So many things going through my head tonight. I’ve been fighting tears for a few days now. Everything started when I missed the Henchmen shoot on Saturday.
I was looking forward to being there and was so upset that I couldn’t make it. It all went downhill from there.
I feel like life is just passing my by. I really don’t know how to explain it. I constantly fight this feeling and somtimes it kicks my ass. I don’t want to get out of bed or do anything. Evne writing this post is taking a lot out of me.
I seriously hate feeling like I can’t talk about this sometimes. I feel like a burden. I’m seriously stuck, I hate it.
On top of all that, I see how broken my family is. Half of us don’t talk and it kills me. I wish we could all be in the same place just once without any bullshit. I don’t care how bad any of us have fucked up. We all share the same blood. We she be able to see past each other’s shortcomings for fuck’s sake.
I can’t even begin to explain how I feel. I haven’t cried since my mom died. Even looking through my phone I still see her number in my contacts. I wish she could she what I’ve become, what I’ve done.

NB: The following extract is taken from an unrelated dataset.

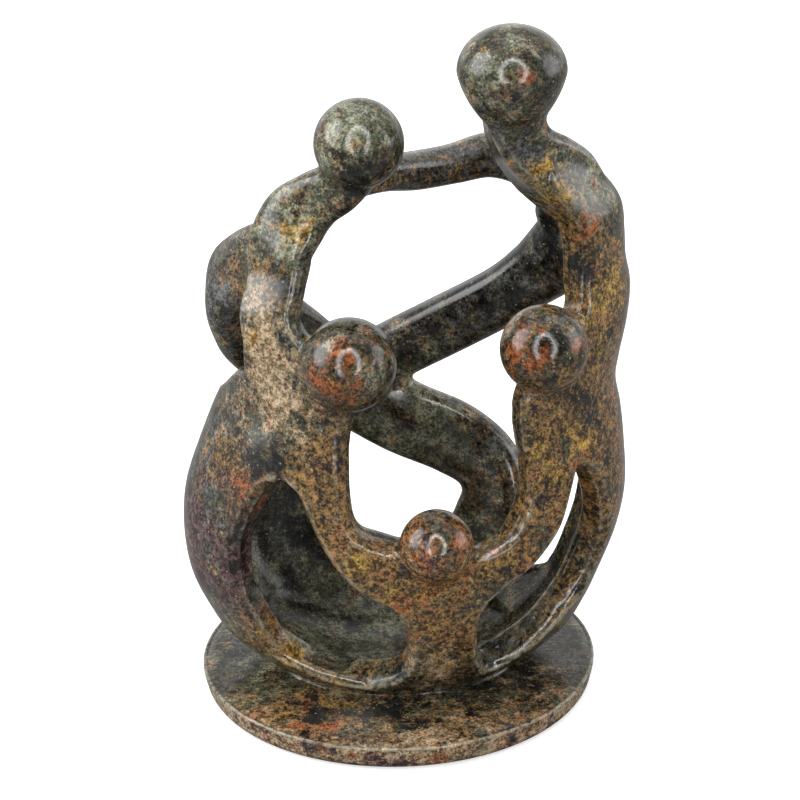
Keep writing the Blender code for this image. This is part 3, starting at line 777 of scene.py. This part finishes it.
def paint_stains(mesh):
    """For each colour, one less the product of what the trace and each bell-shaped stain leave."""
    points, _, _ = read_points(mesh)
    points = points * 1000
    reach = np.hypot(points[:, 0], points[:, 1])
    rim = np.clip((reach - RIM_FROM) / RIM_BLEND, 0, 1) * np.clip(RIM_TOP - points[:, 2], 0, 1)
    for colour, spots in STAINS.items():
        cover, trace = GRAIN[colour][:2]
        left = np.full(len(points), 1 - trace / cover)
        for x, y, z, width, strength in spots:
            far = np.sum((points - (x, y, z)) ** 2, axis=1) / width ** 2
            left *= 1 - strength * np.exp(-FADE * far)
        extra = RIM.get(colour, 0)
        left = left * (1 - extra * rim) if extra > 0 else 1 - (1 - left) * (1 + extra * rim)
        add_layer(mesh, "stain_" + colour, cover * (1 - left))


def paint_edges(mesh):
    """Two layers from the bend: how much painted highlight an outer edge takes, and how much
    painted shade an inner corner takes.
    """
    bend = bend_of(mesh)
    # Painted highlight: pale colour along sharp outer edges, where they would catch the light
    add_layer(mesh, "worn_edge", np.clip((bend - EDGE_HIGHLIGHT_FROM) / EDGE_HIGHLIGHT_SPAN, 0, 1))
    # Painted shade: darker colour in inner corners and creases, where shade falls
    add_layer(mesh, "inner_corner", np.clip((-bend - CORNER_SHADE_FROM) / CORNER_SHADE_SPAN, 0, 1))


class Recipe:
    """Short ways to add nodes to a tree and to join them."""

    def __init__(self, tree):
        self.tree = tree

    def node(self, kind, **settings):
        node = self.tree.nodes.new("ShaderNode" + kind)
        for name, value in settings.items():
            setattr(node, name, value)
        return node

    def feed(self, socket, value):
        if isinstance(value, bpy.types.NodeSocket):
            self.tree.links.new(value, socket)
        else:
            socket.default_value = value

    def maths(self, operation, first, second=0.0, third=0.0):
        node = self.node("Math", operation=operation)
        for socket, value in zip(node.inputs, (first, second, third)):
            self.feed(socket, value)
        return node.outputs[0]

    def along(self, vector, axis):
        """How far a direction goes along an axis: their dot product."""
        node = self.node("VectorMath", operation="DOT_PRODUCT")
        self.feed(node.inputs[0], vector)
        self.feed(node.inputs[1], tuple(axis))
        return node.outputs["Value"]

    def range(self, value, low, high, to_low=0.0, to_high=1.0, smooth=True):
        node = self.node("MapRange")
        node.interpolation_type = "SMOOTHSTEP" if smooth else "LINEAR"
        for name, put_in in (("Value", value), ("From Min", low), ("From Max", high),
                             ("To Min", to_low), ("To Max", to_high)):
            self.feed(node.inputs[name], put_in)
        return node.outputs[0]

    def mix(self, factor, first, second):
        node = self.node("Mix", data_type="RGBA")
        self.feed(node.inputs["Factor"], factor)
        self.feed(node.inputs[6], first)
        self.feed(node.inputs[7], second)
        return node.outputs[2]

    def noise(self, vector, scale, detail, roughness):
        """Three soft noises at one scale, as the three parts of a colour."""
        node = self.node("TexNoise")
        for name, value in (("Vector", vector), ("Scale", scale), ("Detail", detail),
                            ("Roughness", roughness)):
            self.feed(node.inputs[name], value)
        return self.split(node.outputs[1])

    def spots(self, vector, scale, fade, choice):
        """Round spots in the middle of some cells, and a random tone for each cell."""
        node = self.node("TexVoronoi", feature="F1")
        self.feed(node.inputs["Vector"], vector)
        self.feed(node.inputs["Scale"], scale)
        tones = self.split(node.outputs["Color"])
        spot = self.maths("MULTIPLY", self.range(node.outputs["Distance"], *fade),
                          self.range(tones[1], *choice))
        return spot, tones[0]

    def split(self, colour):
        node = self.node("SeparateColor")
        self.feed(node.inputs[0], colour)
        return node.outputs[0], node.outputs[1], node.outputs[2]

    def layer(self, name):
        return self.node("Attribute", attribute_name=name).outputs["Fac"]


def full(colour):
    """A colour with its fourth part, as sockets take it."""
    return (colour[0], colour[1], colour[2], 1.0)


def serpentine(colours):
    """Polished serpentine: stained regions with ragged, granular edges, flecks and fine pits, with
    painted highlight along outer edges and painted shade in inner corners.
    """
    material = bpy.data.materials.new("polished_serpentine")
    material.use_nodes = True
    tree = material.node_tree
    shader = tree.nodes["Principled BSDF"]
    make = Recipe(tree)
    place = make.node("TexCoord").outputs["Object"]
    wide, fine, tiny = [
        [make.range(part, low, high, smooth=False) for part in make.noise(place, *settings)]
        for *settings, low, high in NOISES]
    pit, cell_tone = make.spots(place, *PIT)

    grain = make.maths("MULTIPLY_ADD", fine[1], BODY_SHARES[0],
                       make.maths("MULTIPLY", tiny[0], BODY_SHARES[1]))
    grain = make.maths("MULTIPLY_ADD", cell_tone, BODY_SHARES[2], grain)
    body = make.range(grain, *BODY_SPAN, smooth=False)
    colour = make.mix(body, full(colours.ground_low), full(colours.ground_high))
    for name, (_, _, soft, (a, b, c)) in GRAIN.items():
        level = make.maths("MULTIPLY_ADD", wide[a], LEVEL_SHARES[0],
                           make.maths("MULTIPLY", fine[b], LEVEL_SHARES[1]))
        level = make.maths("MULTIPLY_ADD", tiny[c], LEVEL_SHARES[2], level)
        level = make.range(level, *LEVEL_SPAN, smooth=False)
        shade = make.mix(body, full(getattr(colours, name + "_low")),
                         full(getattr(colours, name + "_high")))
        above = make.maths("SUBTRACT", make.layer("stain_" + name), level)
        colour = make.mix(make.range(above, -soft, soft), colour, shade)

    # Painted highlight: the fleck colour laid along sharp outer edges, broken up by fine noise
    edge_glint = make.maths("MULTIPLY", make.layer("worn_edge"), make.range(fine[0], *EDGE_HIGHLIGHT_BREAKUP))
    for where, strength, over in (
            (make.spots(place, *FLECK)[0], FLECK_STRENGTH, full(colours.fleck_and_glint)),
            (pit, PIT_STRENGTH, full(colours.dark_low)),
            # Painted shade: near black laid into inner corners and creases
            (make.layer("inner_corner"), CORNER_SHADE_STRENGTH, CORNER_SHADE_TONE),
            (edge_glint, EDGE_HIGHLIGHT_STRENGTH, full(colours.fleck_and_glint))):
        colour = make.mix(make.maths("MULTIPLY", where, strength), colour, over)
    make.feed(shader.inputs["Base Color"], colour)

    dull = make.maths("MULTIPLY_ADD", fine[2], DULL_SHARES[0], colours.roughness - 0.05)
    dull = make.maths("MULTIPLY_ADD", tiny[0], DULL_SHARES[1], dull)
    make.feed(shader.inputs["Roughness"], dull)
    shader.inputs["IOR"].default_value = REFRACTION
    relief = make.maths("MULTIPLY_ADD", tiny[1], RELIEF_SHARES[0],
                        make.maths("MULTIPLY", fine[0], RELIEF_SHARES[1]))
    bump = make.node("Bump")
    bump.inputs["Strength"].default_value = RELIEF_STRENGTH
    bump.inputs["Distance"].default_value = RELIEF_DEPTH
    make.feed(bump.inputs["Height"], relief)
    make.feed(shader.inputs["Normal"], bump.outputs[0])
    return material


class FAMILY_OT_carving(bpy.types.Operator):
    """Carve the family and its base as one stone, ease its corners, stain it and polish it"""
    bl_idname = "family.carving"
    bl_label = "Carve the family"

    def execute(self, context):
        sizes = context.scene.carving_sizes
        forms = carve_figure(sizes)
        corners = resolved(put("corners", forms.copy()), sizes.roughing, 1)
        ease_corners(corners, sizes.easing)
        both = bmesh.new()
        both.from_mesh(forms)
        both.from_mesh(corners)
        both.to_mesh(forms)
        both.free()
        eased = resolved(put("eased_figure", forms), sizes.grain, sizes.polishing)
        settle_in_box(eased)
        triangles = 2 * len(eased.polygons)
        figure = put("eased_figure", eased)
        thin = figure.modifiers.new("thin", "DECIMATE")
        thin.ratio = min(1.0, sizes.facets / triangles)
        base = put("turned_base", turned_base(sizes))
        join = figure.modifiers.new("join", "BOOLEAN")
        join.operation = "UNION"
        join.solver = "EXACT"
        join.object = base
        stone = finished(figure, "family_carving")
        drop_slivers(stone)
        bpy.data.objects.remove(figure)
        bpy.data.objects.remove(base)
        stone.materials.clear()
        stone.materials.append(serpentine(context.scene.stone_colours))
        stone.polygons.foreach_set("material_index", np.zeros(len(stone.polygons), np.int32))
        stone.shade_smooth()
        paint_stains(stone)
        # Paints highlight along outer edges and shade in inner corners into the stone's colour
        paint_edges(stone)
        piece = put("family_carving", stone)
        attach(piece, "root")
        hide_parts("family_group")
        return {"FINISHED"}


class FAMILY_OT_studio(bpy.types.Operator):
    """Lay the pale floor, put up the white tent with its ring of light, and place the camera"""
    bl_idname = "family.studio"
    bl_label = "Set up the studio"

    def execute(self, context):
        studio = context.scene.studio_settings
        view = self.place_camera(context, studio)
        self.lay_floor(studio)
        self.light_tent(context, studio, view)
        context.scene.view_settings.view_transform = "Standard"
        return {"FINISHED"}

    def place_camera(self, context, studio):
        """Looks at the middle of the figure from the front, a little from above."""
        target = Vector(TARGET)
        back = Vector((0, -math.cos(studio.elevation), math.sin(studio.elevation)))
        right = Vector((1, 0, 0))
        up = back.cross(right)
        turn = Matrix((right, up, back)).transposed().to_4x4()
        lens = bpy.data.cameras.new("camera")
        lens.sensor_width = 36
        lens.lens = studio.lens
        lens.clip_start = 0.01
        camera = bpy.data.objects.new("camera", lens)
        camera.matrix_world = (Matrix.Translation(target + back * studio.distance) @ turn
                               @ Matrix.Rotation(studio.roll, 4, "Z"))
        context.scene.collection.objects.link(camera)
        context.scene.camera = camera
        return right, up, back

    def lay_floor(self, studio):
        """A wide level square under the base."""
        half = studio.floor_width / 2
        step = np.linspace(-half, half, FLOOR_POINTS)
        x, y = np.meshgrid(step, step, indexing="ij")
        points = np.stack([x, y, 0 * x], -1).reshape(-1, 3)
        index = np.arange(len(points)).reshape(x.shape)
        quads = np.stack([index[:-1, :-1], index[1:, :-1], index[1:, 1:], index[:-1, 1:]], -1)
        mesh = bpy.data.meshes.new("floor")
        mesh.from_pydata(points.tolist(), [], quads.reshape(-1, 4).tolist())
        paint = bpy.data.materials.new("pale_floor")
        paint.use_nodes = True
        shader = paint.node_tree.nodes["Principled BSDF"]
        shader.inputs["Roughness"].default_value = 0.7
        shader.inputs["Emission Color"].default_value = (1, 1, 1, 1)
        make = Recipe(paint.node_tree)
        seen = make.node("LightPath").outputs["Is Camera Ray"]
        make.feed(shader.inputs["Base Color"], make.mix(seen, FLOOR_MIRRORED, FLOOR_SEEN))
        glow = make.maths("MULTIPLY", seen, studio.floor_glow)
        make.feed(shader.inputs["Emission Strength"], glow)
        mesh.materials.append(paint)
        put("floor", mesh)

    def light_tent(self, context, studio, view):
        """White all round, dim towards the lens, with an upright oval ring of light about it.

        The ring is where the angles across and upright, each over its half angle and squared, add
        up to about one.
        """
        world = bpy.data.worlds.new("white_tent")
        context.scene.world = world
        world.use_nodes = True
        tree = world.node_tree
        tree.nodes.clear()
        make = Recipe(tree)
        right, up, back = view
        way = make.node("TexCoord").outputs["Generated"]
        ahead, aside, above, rise = [make.along(way, axis) for axis in (back, right, up, (0, 0, 1))]
        away = make.maths("ARCCOSINE", ahead)
        white = make.range(rise, *TOP_SPAN, studio.wall, studio.top)
        behind = make.range(away, *BACK_SPAN, 0.0, studio.back)
        low = make.range(rise, *LOW_SPAN)
        white = make.maths("MAXIMUM", white, make.maths("MULTIPLY", behind, low))
        for facing, inner, outer, setting in PANELS:
            panel = make.range(make.along(way, facing), math.cos(math.radians(outer)),
                               math.cos(math.radians(inner)), 0.0, getattr(studio, setting))
            white = make.maths("ADD", white, panel)
        open_front = make.range(away, *FRONT_SPAN)
        tent = make.maths("MULTIPLY_ADD", open_front, white, studio.front)
        across = make.maths("ARCTAN2", aside, ahead)
        upright = make.maths("ARCTAN2", above, ahead)
        squares = [make.maths("POWER", make.maths("DIVIDE", angle, half), 2)
                   for angle, half in ((across, RING_ACROSS), (upright, RING_UPRIGHT))]
        oval = make.maths("SQRT", make.maths("ADD", *squares))
        near = make.maths("ABSOLUTE", make.maths("SUBTRACT", oval, 1))
        ring = make.range(near, *RING_FADE, studio.ring, 0.0)
        mirrored = make.node("LightPath").outputs["Is Glossy Ray"]
        ring = make.maths("MULTIPLY", ring, make.maths("MULTIPLY_ADD", mirrored, RING_GAIN, 1.0))
        choose = make.node("MixShader")
        make.feed(choose.inputs[0], make.node("LightPath").outputs["Is Camera Ray"])
        for socket, strength in zip(choose.inputs[1:], (make.maths("ADD", tent, ring), 1.0)):
            shown = make.node("Background")
            shown.inputs["Color"].default_value = (1, 1, 1, 1)
            make.feed(shown.inputs["Strength"], strength)
            make.feed(socket, shown.outputs[0])
        out = make.node("OutputWorld")
        make.feed(out.inputs["Surface"], choose.outputs[0])


class FAMILY_PT_panel(bpy.types.Panel):
    """Lists the steps and the sizes and colours that they use"""
    bl_idname = "FAMILY_PT_panel"
    bl_label = "Stone family group"
    bl_space_type = "VIEW_3D"
    bl_region_type = "UI"
    bl_category = "Family group"

    def draw(self, context):
        layout = self.layout
        layout.operator(FAMILY_OT_carving.bl_idname)
        layout.operator(FAMILY_OT_studio.bl_idname)
        for name in GROUPS:
            group = getattr(context.scene, name)
            box = layout.box()
            for setting in group.__annotations__:
                box.prop(group, setting)


GROUPS = {
    "carving_sizes": CarvingSizes,
    "stone_colours": StoneColours,
    "studio_settings": StudioSettings,
}
CLASSES = (CarvingSizes, StoneColours, StudioSettings, FAMILY_OT_carving, FAMILY_OT_studio,
           FAMILY_PT_panel)


def register():
    for item in CLASSES:
        bpy.utils.register_class(item)
    for name, group in GROUPS.items():
        setattr(bpy.types.Scene, name, PointerProperty(type=group))


def unregister():
    for name in GROUPS:
        delattr(bpy.types.Scene, name)
    for item in reversed(CLASSES):
        bpy.utils.unregister_class(item)


def main():
    register()
    bpy.ops.family.studio()
    bpy.ops.family.carving()


if __name__ == "__main__":
    main()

Life has changed in so many ways. I can’t believe I went so long without really knowing what I was capable of. I will never lose sight of who I am again.
Every day is a battle. Sometimes I just don’t wanna get out of bed. After the initial struggle, I’m finally awake. Jump on my bike and lose myself in the freedom. Nothing can compare to the freedom of flying down the road.
When I think about how close I came to throwing it all away because of how weak I was, I get angry. I have fought all of my life. Whether it was against some asshat who thought it was ok to bully someone or against myself. I never let anyone or anything stop me, why would I let myself stop me.
It’s been about 10 months since I almost died. I remember waking up in a hospital completely hating who I was. I never would have dreamed life would turn out this way.
I made a promise to myself during the hospital stay, life would never be the same again. I didn’t know it it the time but, I was more right than I ever had been before. Coming that close to dying can severly alter the way you see life. Instead of always seeing the darkness in the light, you begin to see the light in the darkness.
I knew right then that nothing could or would stop me. So far I have made good on that promise. I was asked to be a part of two different film projects. Then a third one came around. I’m still amazed that I’ve gotten to do things that many people have dreamed about but so few have done.
Always say that life has a funny way of working out. Just think about it, a year ago I was a mess, and now I’m in a place where I can say I’m happy. I write all the time, work with amazing people and just enjoy life in general.
I have found that the best remedy for depression and/or anger problems is activity. I don’t just mean physical either. You have to keep your mind at its best too. Everytime I even Think about being angry or depressed, I jump on my bike and ride it out. I can’t een begin to explain how it feels to ride down the street hauling ass. It’s the time when I truly feel free.
I guess it really comes down to changing your attitude. Learning to live again isn’t easy, but it can be done.